A Knox County jury convicted him of plotting and carrying out a plan to kill Joel Guy Sr. and Lisa Guy in their West Knox County home while visiting for the Thanksgiving weekend in 2016. The 28-year-old unemployed Guy lived in Baton Rouge, La., and relied on his mother to send money for living expenses.

Guy was angry because his parents were about to cut off his support, court testimony showed. They wanted to move to Surgoinsville and enjoy retirement.

The son first turned on his father, stabbing him to death in an upstairs workout room on Saturday morning, Nov. 26, 2016. He then waited for the mother who had doted on him throughout his life to come home from grocery shopping, killing her on the upstairs landing.

Guy then dragged their bodies into the couple's master suite, where he dismembered them and put their body parts in blue totes. He bought corrosive chemicals he hoped would dissolve their flesh until it was unrecognizable.

Guy put his mother's head in a stock pot on the kitchen stove.

He'd been planning the attack for some time, evidence showed. He made notes to himself and kept a to-do list of what he'd need to carry out the killings.

Ultimately, he planned to burn the house down to destroy all the evidence, testimony showed.

But in the course of dismembering his parents that weekend, Guy suffered cuts for which he needed medical treatment. He decided to drive back to Baton Rouge to get medical attention.

While he was gone, a friend of Lisa Guy's alerted Knox County authorities that she hadn't shown up for work. Knox County deputies and detectives went to the Guy home, which had just been sold, and discovered the extensive and violent crime scene.

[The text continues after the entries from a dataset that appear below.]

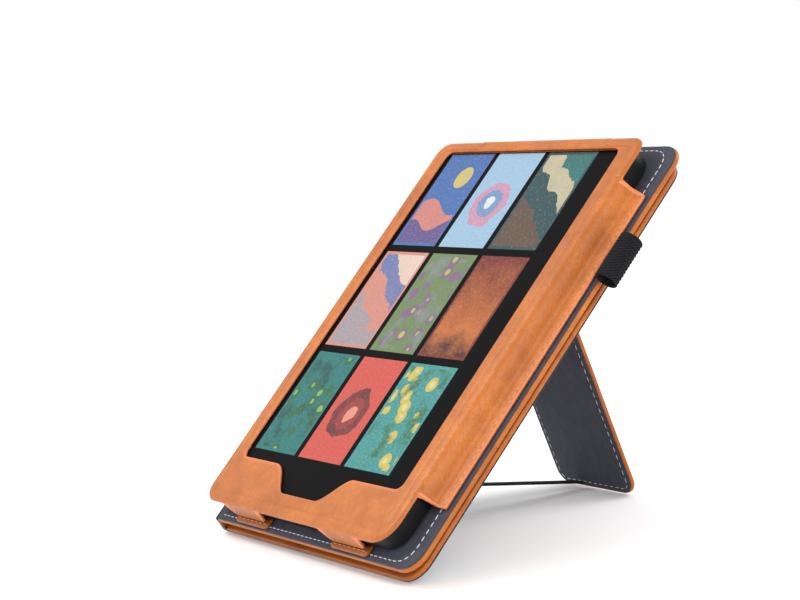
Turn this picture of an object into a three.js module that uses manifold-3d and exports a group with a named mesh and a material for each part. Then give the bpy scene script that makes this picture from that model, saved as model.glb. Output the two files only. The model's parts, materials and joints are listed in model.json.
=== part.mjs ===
// E-reader in its leather folio: the reader sits in a sewn holder on the back cover, the front cover is
// folded right round behind it, and a kickstand with a ribbon stay props the pair up on a table.
// Units are millimetres and +Z is up. The object stands on z = 0, centred on x = 0 and y = 0.
import * as THREE from "three";
import { mergeVertices } from "three/addons/utils/BufferGeometryUtils.js";
import Module from "manifold-3d";

const wasm = await Module();
wasm.setup();

// ---- Driving dimensions --------------------------------------------------------------------------
const tilt = 46.4; // degrees between the screen and the table
const gap = 0.25; // clearance between pieces that lie face to face
const slack = 0.4; // room between the reader and the walls of its holder

// Covers and spine
const coverMarginRight = 10.7; // past the reader
const coverMarginTop = 6.8; // past the reader
const coverCorner = 9;
const coverLeather = 0.7;
const coverBoard = 0.8;
const coverLining = 0.6;
const rimWidth = 1.1; // turned edge of the outer leather
const liningInset = 0.3;
const closedClearance = 0.6; // left between the holder and the folded kickstand in a closed folio
const foldedDepth = 10.8; // from lining to lining with the front cover folded behind
const backCreaseEase = 0.31; // added to the soft width that the first crease needs to fold
const frontCreaseEase = 0.14; // and to that of the second crease
const creaseLeather = 1.2;

// Reader
const readerWidth = 127.6;
const readerHeight = 176.7;
const readerThickness = 7.8;
const readerCorner = 9;
const readerLeft = 4.7; // from the first crease
const readerBottom = 5.5; // from the bottom edge of the cover
const housingWall = 1.2;
const housingFloor = 1.0;
const glassThickness = 0.8;
const guideThickness = 0.5;
const panelThickness = 0.9;
const frameThickness = 0.8;
const boardThickness = 0.9;
const panelWidth = 108;
const panelHeight = 152;
const batteryWidth = 62;
const batteryHeight = 88;
const padThickness = 0.75;

// Holder frame
const holderLeather = 1.2;
const holderLeft = 0.4;
const holderOverhang = 1.8; // past the reader at the right and the top
const holderFoot = 2.1; // past the reader at the bottom
const holderCorner = 7;
const bezelLeft = 4.7; // reader covered at the left of the window
const bezelRight = 8.7;
const bezelBottom = 19.1;
const bezelTop = 2.7;
const windowCorner = 3.5;
const notchShift = -3; // from the reader's middle
const notchBottom = 13;
const notchHalfFloor = 14;
const notchHalfMouth = 27;
const wallOverlap = 1.5; // how far each wall's profile runs into the face
const wallLean = 0.6; // share of the leather's thickness that a wall leans out by at its top
const flangeWidth = 5;
const flangeBottom = 25;
const flangeShort = 17.2; // how far the side wall stops below the reader's top
const tabWidth = 25;
const tabCentres = [30, 101.5];
const tabReach = 4; // how far a tab lies out over the lining
const headFlapLeft = 32;
const headFlapRight = 112;
const headFlapReach = 2.4;

// Pen loop
const penBore = 7.4;
const penWall = 0.8;
const penLength = 19;
const penBottom = 126;
const penRise = 0.2; // axis above the lining surface

// Kickstand
const standLeft = 28.5; // from the second crease
const standWidth = 50;
const standLength = 119.5;
const standCorner = 7;
const standHingeHeight = 155; // up the front cover
const standLeather = 0.7;
const standBoard = 0.6;
const standLining = 0.7;
const standEdge = 1.2;
const stayWidth = 6;
const stayThickness = 0.8;
const stayAnchor = 28; // up the front cover
const stayFromFoot = 3;
const stayX = 46; // from the second crease
const hingeTapeWidth = 9;
const hingeTape = 0.6;
const hingeTapeInset = 2; // from each side of the panel

// Hand strap
const strapCentre = 102.5; // from the second crease
const strapWidth = 22;
const strapBottom = 55;
const strapTop = 132;
const strapLeather = 0.8;
const strapLining = 0.4;
const elasticLength = 20;
const elasticWidth = 20;
const elasticThickness = 0.8;
const strapCorner = 2;
const strapLiningInset = 0.5;

// Magnets that wake the reader and hold the folio shut
const magnetWidth = 4;
const magnetLength = 14;
const magnetHeights = [48, 128];
const magnetInset = 6;

// Small hardware of the reader
const buttonWidth = 9;
const buttonHeight = 2.2;
const buttonProud = 0.3;
const buttonTravel = 0.35;
const buttonX = 54;
const buttonDrop = 1.45; // from the mid frame down to the button's middle
const portX = 70;
const portWidth = 9;
const portHeight = 3.2;
const portDepth = 7;
const portWall = 0.5;
const portDrop = 1.05; // from the mid frame down to the port's middle
const screwRadius = 1.1;
const screwLength = 1.5;
const screwInset = 7;
const screwSides = 12;
const stemLength = 3.5; // of the button, inside the housing's wall
const stemHalfWidth = 1;
const stemHalfHeight = 0.6;
const switchLength = 2.5;
const switchHalfWidth = 2.5;
const switchHalfHeight = 1.1;

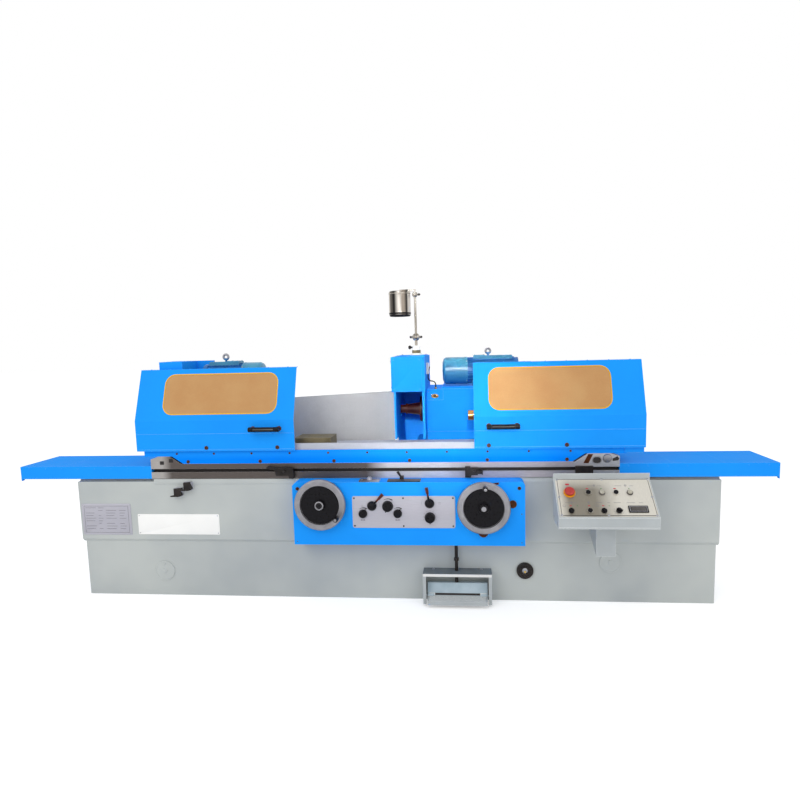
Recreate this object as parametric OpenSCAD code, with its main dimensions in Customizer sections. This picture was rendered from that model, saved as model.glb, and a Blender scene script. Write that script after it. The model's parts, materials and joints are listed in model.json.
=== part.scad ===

Guy's defense team raised numerous points during a hearing last fall before the appellate court to discredit their client's convictions, overseen at trial by Judge Steve Sword.

They singled out the search of the parents' home, the seizure and search of Guy's backpack, which contained highly incriminating evidence, and a search of his vehicle, which contained a meat grinder among other items.

Said the appeals court Friday: "The trial court correctly concluded that the search of the backpack was an appropriately-conducted inventory search. The trial court did not err by refusing to suppress surveillance video obtained using the receipts discovered from the unlawful search of the defendant’s Louisiana residence because the trial court correctly concluded that the police would have inevitably discovered the surveillance video during the course of the investigation.

"The trial court did not err by admitting evidence that the victims intended to stop providing financial support to the defendant. The proscriptive statute criminalizing the abuse of a corpse is not void for vagueness, and the evidence adduced at trial was sufficient to support the defendant’s convictions of these offenses. Finally, because we conclude that the trial court did not commit any error, no error obtains to accumulate. We affirm the judgments of the trial court."